Goal of the exercise >> Pick out every line in the data below that holds "Keep".

Supplied entries >>

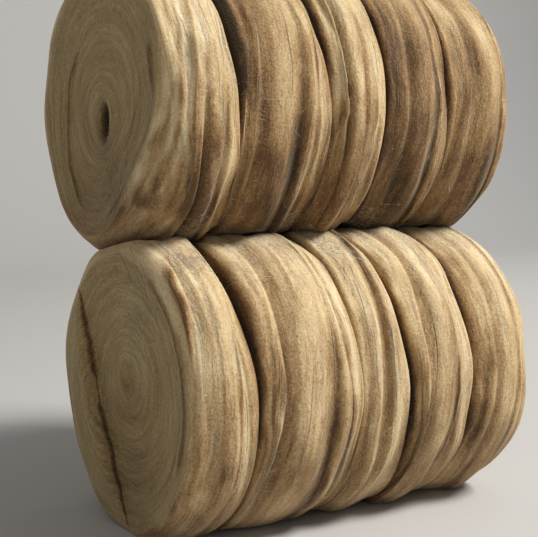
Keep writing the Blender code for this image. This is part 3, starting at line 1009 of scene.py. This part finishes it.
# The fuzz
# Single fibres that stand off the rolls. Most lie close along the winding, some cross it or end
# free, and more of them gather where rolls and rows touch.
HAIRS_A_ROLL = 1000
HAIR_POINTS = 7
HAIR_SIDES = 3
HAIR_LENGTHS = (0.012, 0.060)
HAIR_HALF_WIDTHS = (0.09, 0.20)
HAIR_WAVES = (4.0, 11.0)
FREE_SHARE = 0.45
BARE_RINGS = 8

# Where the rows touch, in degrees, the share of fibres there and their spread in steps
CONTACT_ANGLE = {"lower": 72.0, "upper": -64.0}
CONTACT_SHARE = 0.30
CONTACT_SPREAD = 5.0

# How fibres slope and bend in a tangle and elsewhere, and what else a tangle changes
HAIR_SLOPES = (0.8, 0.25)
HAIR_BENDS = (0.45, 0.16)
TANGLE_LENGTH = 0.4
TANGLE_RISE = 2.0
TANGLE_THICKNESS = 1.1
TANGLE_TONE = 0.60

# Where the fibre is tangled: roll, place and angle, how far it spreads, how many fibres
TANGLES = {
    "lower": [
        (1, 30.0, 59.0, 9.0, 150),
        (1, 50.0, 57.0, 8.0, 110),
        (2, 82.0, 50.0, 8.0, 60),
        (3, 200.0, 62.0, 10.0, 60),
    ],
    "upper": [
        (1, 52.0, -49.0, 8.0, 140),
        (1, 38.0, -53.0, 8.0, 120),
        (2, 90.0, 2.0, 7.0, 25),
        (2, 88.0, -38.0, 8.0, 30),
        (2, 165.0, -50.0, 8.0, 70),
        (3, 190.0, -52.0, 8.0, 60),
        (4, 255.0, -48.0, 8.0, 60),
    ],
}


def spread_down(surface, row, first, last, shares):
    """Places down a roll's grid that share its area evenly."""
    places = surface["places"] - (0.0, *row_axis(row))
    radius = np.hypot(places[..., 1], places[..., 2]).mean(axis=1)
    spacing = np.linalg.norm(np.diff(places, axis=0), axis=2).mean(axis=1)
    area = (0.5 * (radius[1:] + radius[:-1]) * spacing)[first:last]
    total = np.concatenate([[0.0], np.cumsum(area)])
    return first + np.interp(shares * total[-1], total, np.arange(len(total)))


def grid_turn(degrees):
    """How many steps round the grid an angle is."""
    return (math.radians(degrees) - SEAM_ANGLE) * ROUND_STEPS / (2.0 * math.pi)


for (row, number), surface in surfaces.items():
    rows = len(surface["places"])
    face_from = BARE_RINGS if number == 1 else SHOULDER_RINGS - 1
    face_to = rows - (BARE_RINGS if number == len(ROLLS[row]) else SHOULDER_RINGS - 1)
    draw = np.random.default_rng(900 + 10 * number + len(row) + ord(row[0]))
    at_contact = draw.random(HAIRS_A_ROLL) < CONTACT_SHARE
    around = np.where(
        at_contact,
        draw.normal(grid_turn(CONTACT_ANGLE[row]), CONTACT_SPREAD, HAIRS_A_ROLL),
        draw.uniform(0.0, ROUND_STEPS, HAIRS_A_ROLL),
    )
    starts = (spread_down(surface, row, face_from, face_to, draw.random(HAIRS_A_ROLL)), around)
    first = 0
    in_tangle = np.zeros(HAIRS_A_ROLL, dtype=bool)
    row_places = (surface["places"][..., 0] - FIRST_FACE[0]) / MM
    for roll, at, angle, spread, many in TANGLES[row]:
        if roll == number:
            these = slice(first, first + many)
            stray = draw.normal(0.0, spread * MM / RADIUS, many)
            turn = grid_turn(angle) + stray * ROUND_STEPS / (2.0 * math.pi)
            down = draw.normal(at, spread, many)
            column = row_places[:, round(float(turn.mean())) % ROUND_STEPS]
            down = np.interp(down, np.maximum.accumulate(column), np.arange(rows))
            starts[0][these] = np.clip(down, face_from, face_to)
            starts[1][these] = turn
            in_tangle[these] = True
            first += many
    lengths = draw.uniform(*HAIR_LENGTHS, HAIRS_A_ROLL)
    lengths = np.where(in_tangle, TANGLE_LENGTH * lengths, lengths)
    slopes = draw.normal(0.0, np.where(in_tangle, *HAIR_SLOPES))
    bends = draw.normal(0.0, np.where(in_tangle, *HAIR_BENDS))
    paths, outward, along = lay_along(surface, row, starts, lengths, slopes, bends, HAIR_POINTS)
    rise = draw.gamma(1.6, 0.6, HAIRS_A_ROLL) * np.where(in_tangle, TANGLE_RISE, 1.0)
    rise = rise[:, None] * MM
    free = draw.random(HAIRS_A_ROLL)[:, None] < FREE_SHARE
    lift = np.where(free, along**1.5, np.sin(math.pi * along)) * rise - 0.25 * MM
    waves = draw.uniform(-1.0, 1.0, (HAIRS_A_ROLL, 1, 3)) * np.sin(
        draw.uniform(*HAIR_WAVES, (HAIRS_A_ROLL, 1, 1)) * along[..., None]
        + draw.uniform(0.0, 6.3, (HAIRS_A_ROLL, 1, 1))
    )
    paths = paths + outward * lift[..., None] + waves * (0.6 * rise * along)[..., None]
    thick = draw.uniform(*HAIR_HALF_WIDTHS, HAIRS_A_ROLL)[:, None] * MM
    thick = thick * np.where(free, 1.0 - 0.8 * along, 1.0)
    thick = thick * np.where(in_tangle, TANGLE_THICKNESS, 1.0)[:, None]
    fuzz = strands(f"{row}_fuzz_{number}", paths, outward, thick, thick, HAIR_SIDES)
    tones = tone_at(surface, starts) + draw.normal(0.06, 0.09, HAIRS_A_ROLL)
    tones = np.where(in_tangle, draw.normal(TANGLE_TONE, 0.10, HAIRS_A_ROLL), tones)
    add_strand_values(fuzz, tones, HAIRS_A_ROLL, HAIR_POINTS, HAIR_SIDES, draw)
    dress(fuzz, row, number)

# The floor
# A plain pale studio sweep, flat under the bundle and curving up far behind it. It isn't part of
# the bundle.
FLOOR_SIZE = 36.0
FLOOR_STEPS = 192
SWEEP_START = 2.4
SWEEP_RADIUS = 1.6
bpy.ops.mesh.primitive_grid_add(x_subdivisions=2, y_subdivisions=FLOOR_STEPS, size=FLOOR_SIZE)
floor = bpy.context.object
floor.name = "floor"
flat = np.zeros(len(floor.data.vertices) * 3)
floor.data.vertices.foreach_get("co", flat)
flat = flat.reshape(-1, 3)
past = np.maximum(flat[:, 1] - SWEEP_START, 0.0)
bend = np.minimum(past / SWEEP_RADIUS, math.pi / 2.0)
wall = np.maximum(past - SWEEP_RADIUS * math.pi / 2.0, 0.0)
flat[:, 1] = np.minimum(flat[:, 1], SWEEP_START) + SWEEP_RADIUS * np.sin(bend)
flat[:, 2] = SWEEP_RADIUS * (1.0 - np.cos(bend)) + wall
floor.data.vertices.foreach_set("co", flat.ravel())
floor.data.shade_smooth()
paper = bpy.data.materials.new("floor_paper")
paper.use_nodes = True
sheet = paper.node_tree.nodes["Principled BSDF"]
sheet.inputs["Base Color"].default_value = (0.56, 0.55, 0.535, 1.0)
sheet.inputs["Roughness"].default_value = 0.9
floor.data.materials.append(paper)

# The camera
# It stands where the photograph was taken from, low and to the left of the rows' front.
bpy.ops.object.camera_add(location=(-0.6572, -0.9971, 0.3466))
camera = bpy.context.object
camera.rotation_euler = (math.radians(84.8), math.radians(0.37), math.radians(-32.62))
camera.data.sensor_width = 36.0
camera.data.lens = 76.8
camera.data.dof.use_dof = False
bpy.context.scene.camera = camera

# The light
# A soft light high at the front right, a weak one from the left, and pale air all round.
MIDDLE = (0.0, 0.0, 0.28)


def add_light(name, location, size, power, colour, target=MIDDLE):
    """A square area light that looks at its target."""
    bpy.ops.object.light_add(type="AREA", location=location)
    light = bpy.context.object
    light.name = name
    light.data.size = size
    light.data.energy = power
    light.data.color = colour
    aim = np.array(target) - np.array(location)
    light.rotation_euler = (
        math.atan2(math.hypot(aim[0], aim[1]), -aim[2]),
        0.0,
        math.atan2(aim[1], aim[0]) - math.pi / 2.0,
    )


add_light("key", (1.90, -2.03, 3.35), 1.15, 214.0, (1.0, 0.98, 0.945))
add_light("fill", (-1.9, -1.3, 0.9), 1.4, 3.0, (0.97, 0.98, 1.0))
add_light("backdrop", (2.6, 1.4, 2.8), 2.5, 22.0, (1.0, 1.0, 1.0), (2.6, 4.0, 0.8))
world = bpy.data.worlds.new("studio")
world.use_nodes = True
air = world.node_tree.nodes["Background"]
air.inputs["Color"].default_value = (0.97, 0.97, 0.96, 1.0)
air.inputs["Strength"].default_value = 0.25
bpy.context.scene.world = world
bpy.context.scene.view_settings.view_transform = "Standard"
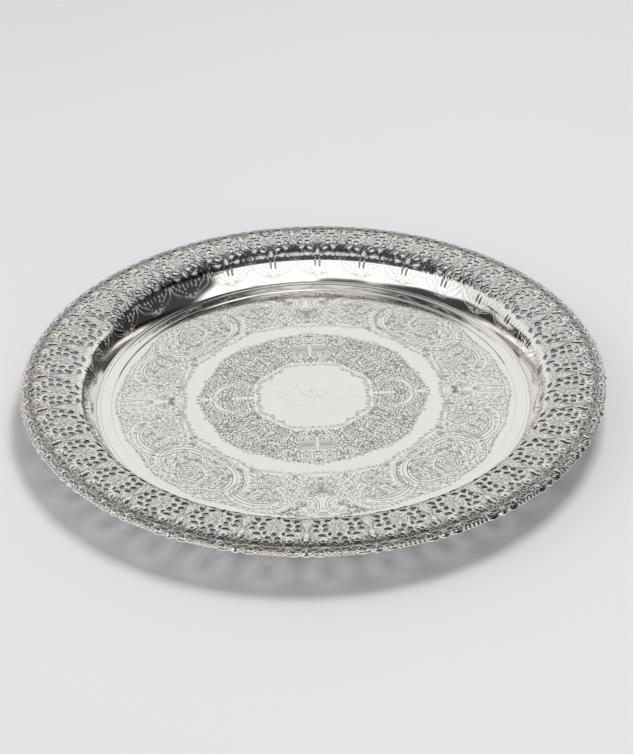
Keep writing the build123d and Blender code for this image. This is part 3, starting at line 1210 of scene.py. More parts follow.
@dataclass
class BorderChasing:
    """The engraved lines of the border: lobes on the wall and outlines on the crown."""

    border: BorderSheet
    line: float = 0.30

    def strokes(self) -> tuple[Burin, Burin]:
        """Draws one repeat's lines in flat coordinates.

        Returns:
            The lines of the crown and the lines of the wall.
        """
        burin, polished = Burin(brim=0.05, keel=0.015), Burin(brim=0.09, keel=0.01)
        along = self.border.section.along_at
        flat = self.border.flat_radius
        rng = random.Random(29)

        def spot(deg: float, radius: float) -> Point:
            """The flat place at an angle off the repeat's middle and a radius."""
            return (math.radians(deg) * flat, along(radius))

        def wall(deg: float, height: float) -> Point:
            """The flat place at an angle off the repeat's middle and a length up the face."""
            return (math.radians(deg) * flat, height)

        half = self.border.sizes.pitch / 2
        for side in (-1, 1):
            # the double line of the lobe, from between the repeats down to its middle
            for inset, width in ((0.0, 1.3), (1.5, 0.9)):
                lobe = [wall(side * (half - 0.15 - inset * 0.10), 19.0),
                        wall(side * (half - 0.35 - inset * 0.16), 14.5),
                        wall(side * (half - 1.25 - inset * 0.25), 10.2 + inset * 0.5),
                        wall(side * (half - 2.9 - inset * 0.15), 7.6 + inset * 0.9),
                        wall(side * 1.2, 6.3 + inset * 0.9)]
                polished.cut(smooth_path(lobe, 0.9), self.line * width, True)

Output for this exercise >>
Keep writing the Blender code for this image. This is part 3, starting at line 1009 of scene.py. This part finishes it.
Keep writing the build123d and Blender code for this image. This is part 3, starting at line 1210 of scene.py. More parts follow.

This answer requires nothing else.